By David B. Rivkin Jr. and Lee A. Casey

23 June 2019 in the Wall Street Journal

The Supreme Court’s decision last week in Gundy v. U.S. was deceptively anticlimactic. The vote was 5-3, but there was no majority opinion and the decision made no new law. Justice Samuel Alito’s lone concurrence, however, suggested that a major break with precedent—and a return to the Constitution’s original meaning—will soon be in the offing.

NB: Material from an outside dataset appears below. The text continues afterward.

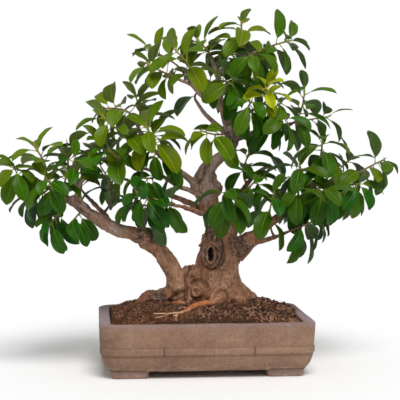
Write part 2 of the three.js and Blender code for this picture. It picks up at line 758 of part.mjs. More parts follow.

The Constitution’s first clause after the Preamble states: “All legislative Powers herein granted shall be vested in a Congress of the United States.” Since 1935 the justices have ignored that provision and permitted lawmakers to delegate their authority to the executive branch. At issue in this case was a provision of the Sex Offender Registration and Notification Act of 2006, or Sorna, that directed the attorney general to “specify the applicability” of the law’s registration requirements to offenders, like Herman Gundy, whose crimes predated the act. Mr. Gundy, who was sentenced to 10 years in prison for failing to register, claimed this delegation was illegitimate.

The case was heard four days before Justice Brett Kavanaugh’s confirmation. Had Justice Alito dissented, the resulting 4-4 split would have upheld the lower court’s ruling against Mr. Gundy without any opinion being issued. Instead, Justice Alito joined his four liberal colleagues in rejecting Mr. Gundy’s appeal but said he was prepared to switch sides: “If a majority of this Court were willing to reconsider the approach we have taken for the past 84 years, I would support that effort.” A dissent from Justice Neil Gorsuch, meanwhile, set forth the case for nondelegation.

In their quest to control governmental power and protect individual liberty, the Framers separated federal power among three branches of government. As Justice Gorsuch notes, they also “went to great lengths to make lawmaking difficult,” requiring consent of both houses of Congress and the president, or legislative supermajorities. The veto was the executive branch’s only role in the legislative process.

That was deliberate. Justice Gorsuch quotes Montesquieu, who was quoted by James Madison in Federalist No. 47: “There can be no liberty where the legislative and executive powers are united in the same person, or body of magistrates.”